Yes, you just described how insurance works. The idea isnt that "you get your money back" (it only works financially when people statistically do NOT get their money back, after all), its that youre reducing the risk of a gigantic lump sum cost that you cannot pay.
Yeah, you are not the first person to reply with that but I can say is, DUUUH...
And to go one further, with single payer you don't have for-profit insurance companies dropping you on a technicality or raising your premium beyond a level you can afford once they do have to provide a large payout after your years of previous unused coverage.
You do have the potential for more bureaucracy, sure. But to be honest the last time I had to go to the emergency room it took over 6 months (and numerous threats made to me for collection, even though my liability was clearly stated up front as a $150 copay) before the various incompetent departments at the hospital were able to recover their fees from the incompetent private insurance company. The government does not have a monopoly on inefficiency and mismanagement.
Definitely sounds like your manager had inferiority (and other) issues to insult you for a typo - and your spell checker conclusion was too reasonable, I'd have just told him to piss off
But I really wouldn't try to extend his defective personality to anyone who has ever managed personnel and/or built a successful business - many of them actually do care about their employees. I have come across the occasional bad manager in my career, but also a few who have been great mentors and friends. And I have several friends and former colleagues who work or have worked for Larry and Sergei (one of them now reports to him directly at Google X), and they generally sound like great bosses to work for.
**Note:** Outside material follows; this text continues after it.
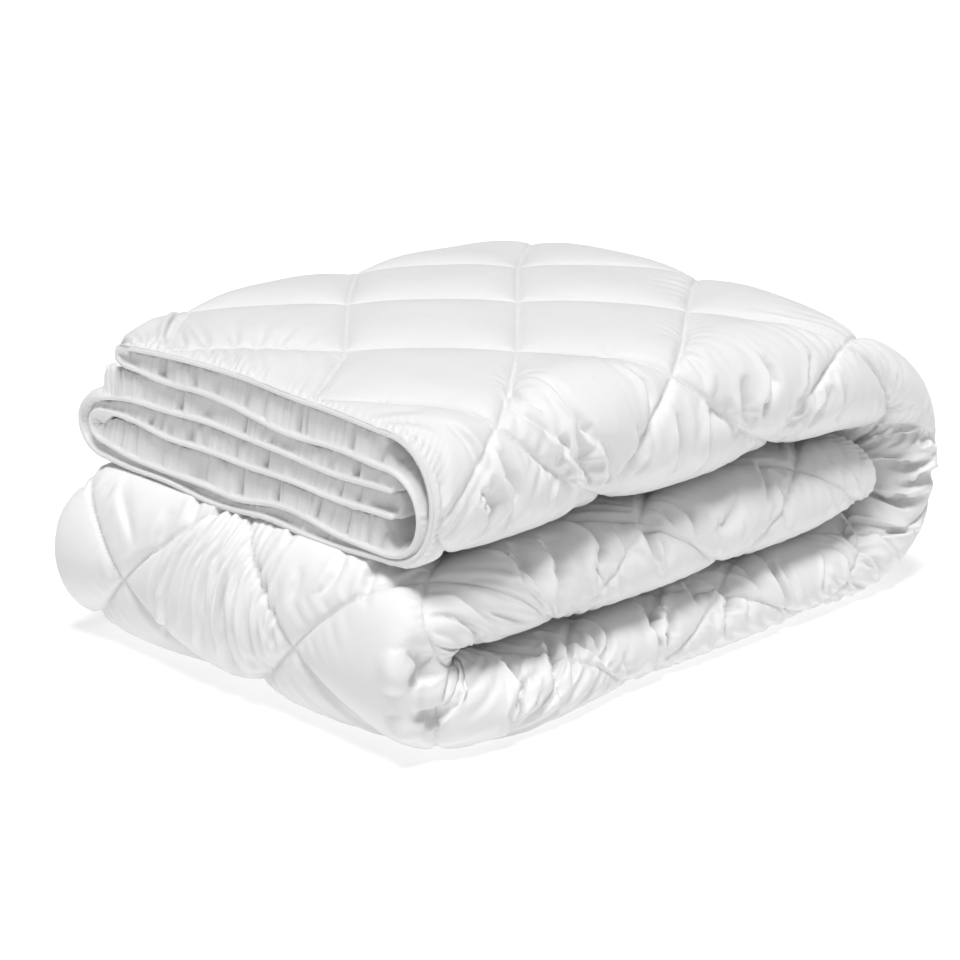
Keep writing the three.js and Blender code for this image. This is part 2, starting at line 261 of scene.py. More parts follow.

Yes, actually. As PhD students they worked a TAs and research assistants for the cost of their tuition. Besides the fact that you don't get accepted as a CS PhD student at Stanford just because you "are privileged".
My girlfriend's dad was a JAG in the USAF (man, does he have some interesting stories... I think my favorite was defending a guy who decided he was going to get a dishonorable discharge by sitting on top of a Minuteman silo in Montana and lighting up a joint...), and then later became a public defender. His total compensation in the Air Force was higher than what he made as a public defender in a rural county.
Then again, being a rural area their 4 bedroom house cost about 1/10 of it would in somewhere like California, so they were still solidly in the middle class. I guess my point being, $99k (or even somewhere in that general ballpark) is actually way more than the national average (which is what, something like $49k for a family?) and in many parts of the country that does afford, like you said, a pretty comfortable lifestyle.
How is that relevant to quoting numbers from a web site (that at least provided a lot more insight into compensation levels than your useless snarky comment)?
I see some of your recent posts were about healthcare and electric cars. You obviously are not a doctor or work for Tesla, so if you think being an expert in the field is necessary to post on slashdot why did you even bother commenting on either of those topics?